В самом деле, пока я их носил, пострадала Мария, потом я лишился невесты, потом едва не утонул в колодце и наконец подвергся нападению банды отморозков… простите, серфингистов.
– Нет уж, – добавил я решительно. – Лучше я вовсе не буду носить часов, чем такие, которые притягивают неприятности.
В ответ Колин рассмеялся и поведал мне едва ли не самое важное. После того как Сэл рассказал ему все, что произошло с ним в Валья-Крусес, Колин снова отправил свой самолет в Никарагуа и привез в Штаты Пауло и Изабеллу, которые до сих пор находятся здесь, в его доме. Изабелла очень быстро подружилась с Марией, и теперь они постоянно играют вместе и учат испанский язык. Разумеется, ни у Пауло, ни у девочки не было ни паспортов, ни каких-либо других документов, но через знакомых в Службе иммиграции Колину удалось оформить для обоих визу задним числом. Это было так неожиданно и приятно, что я стал горячо благодарить друга, но он ответил только, что на самом деле это было легко.
– Полезно иметь друзей в нужных местах. Это всегда окупается. – Вот все, что он сказал.
Через три дня с моего лица сняли бинты, и – слава умелым рукам Шелли и ее друзей-офтальмологов! – мой правый глаз по-прежнему видел.
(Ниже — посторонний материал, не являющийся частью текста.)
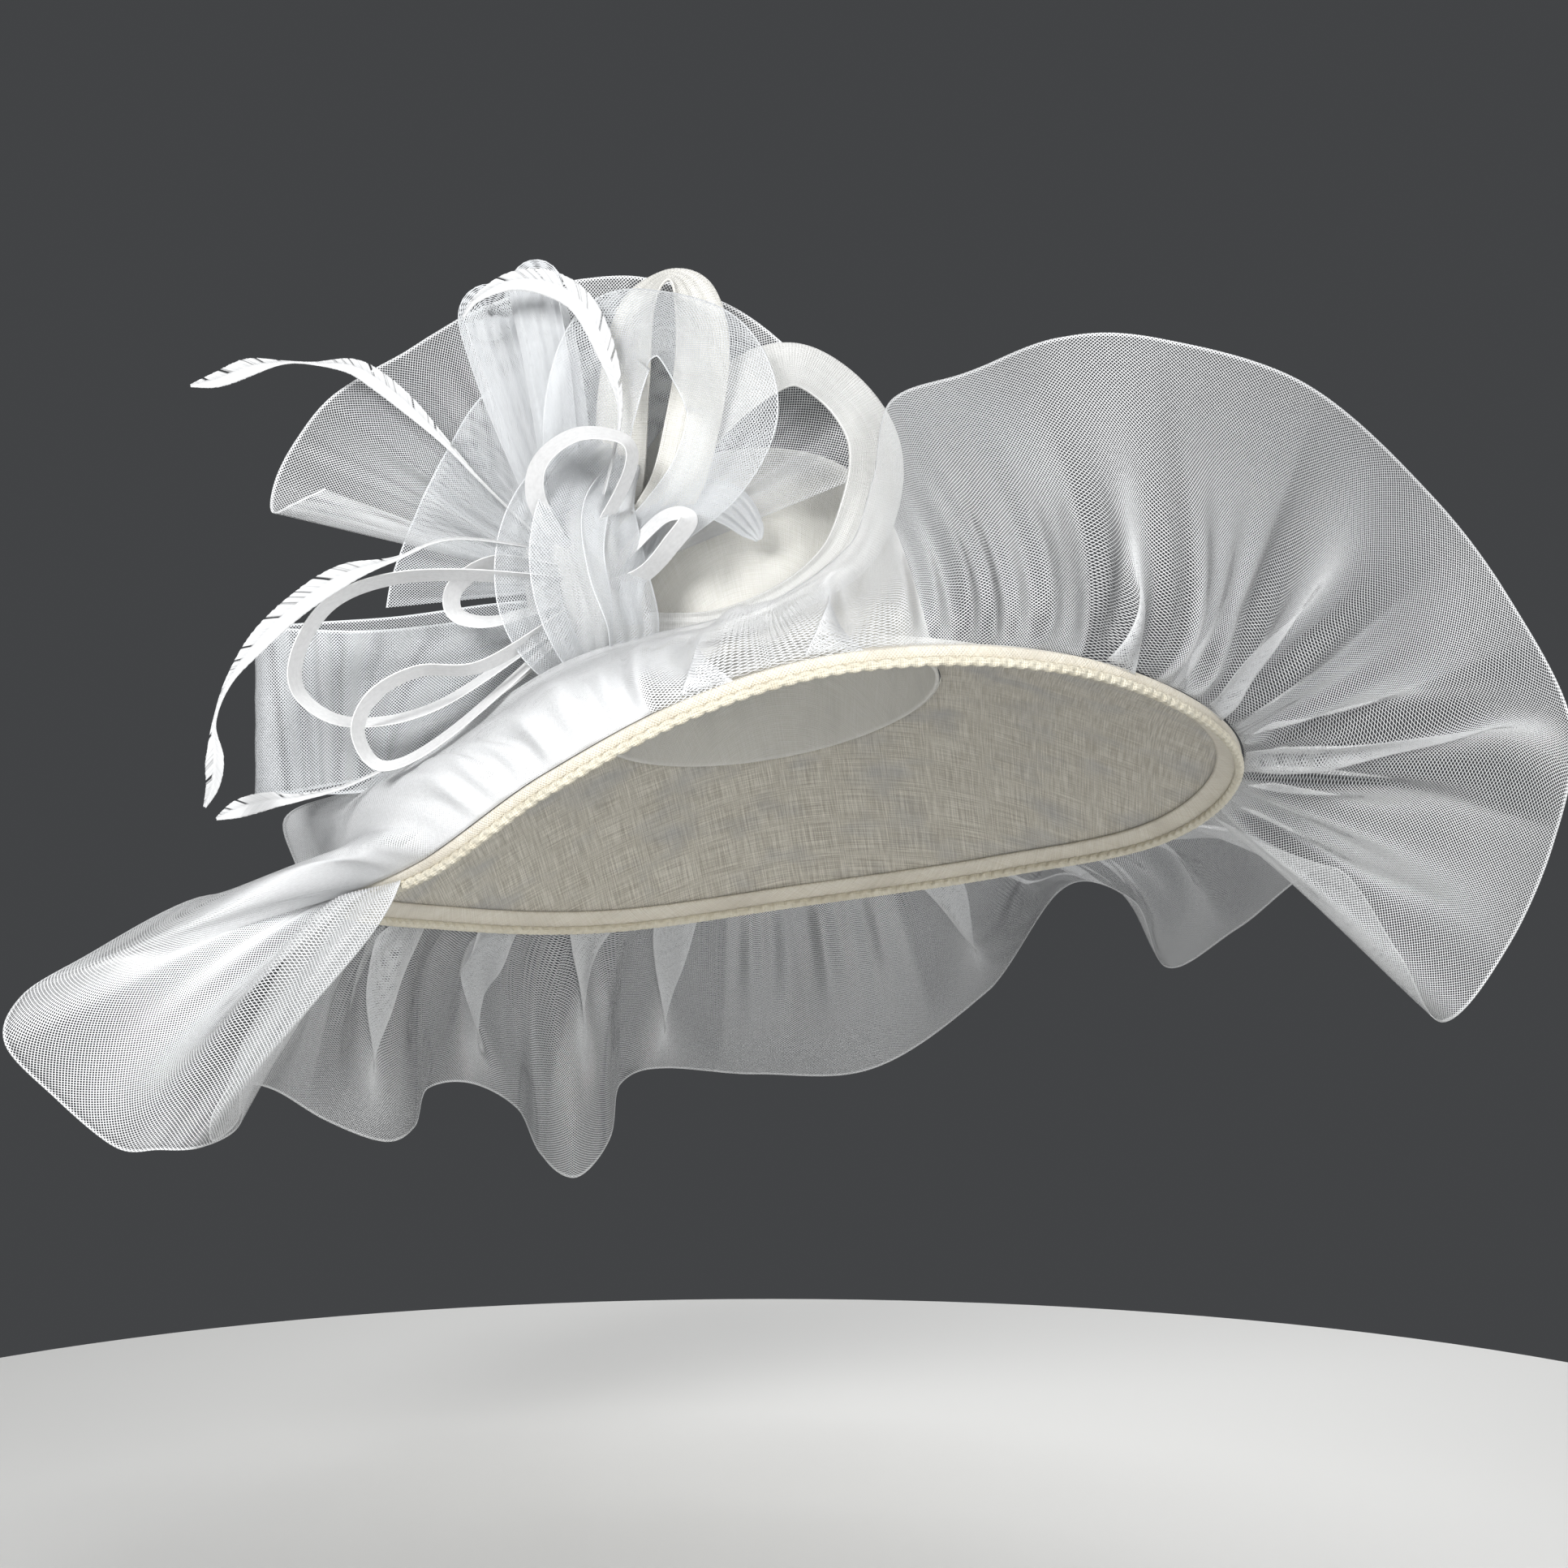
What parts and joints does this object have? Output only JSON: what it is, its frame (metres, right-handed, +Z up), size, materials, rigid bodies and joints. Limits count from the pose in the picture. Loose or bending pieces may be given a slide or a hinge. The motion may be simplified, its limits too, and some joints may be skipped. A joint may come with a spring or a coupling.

Правда, иногда я различал им предметы как сквозь легкий туман, но меня заверили, что со временем зрение восстановится полностью. А первым, что я увидел, когда открыл глаза, было улыбающееся лицо Марии. Прижавшись носом к моему носу, она прошептала:
– Если хочешь знать, сейчас ты выглядишь еще хуже, чем я когда-то!
В тот же день я впервые встал с койки и, держась за стенку, прогулялся вдоль больничного коридора. Специальная терапия, которой я подвергался на протяжении последующих двух недель, помогла мне укрепить мускулы, поэтому, когда я спросил, можно ли мне отправиться домой, Шелли, смягчившись, кивнула:
– Да, можешь вернуться… – сказала она и, поглядев на Лину, добавила: – Но только при условии, что она поедет с тобой.
Лина знала, кто такая Шелли, знала нашу историю, поэтому, как только она почувствовала, что нам необходимо поговорить наедине, она тут же отправилась на поиски скверного больничного кофе. Когда дверь за ней закрылась, Шелли взяла меня за руку и призналась, что операция, которую она мне сделала, была самой сложной в ее жизни, но она рада, что справилась.
– Знаешь, – добавила она со смехом, – похоже, я заштопала не только твое лицо, но и поправила кое-что в себе.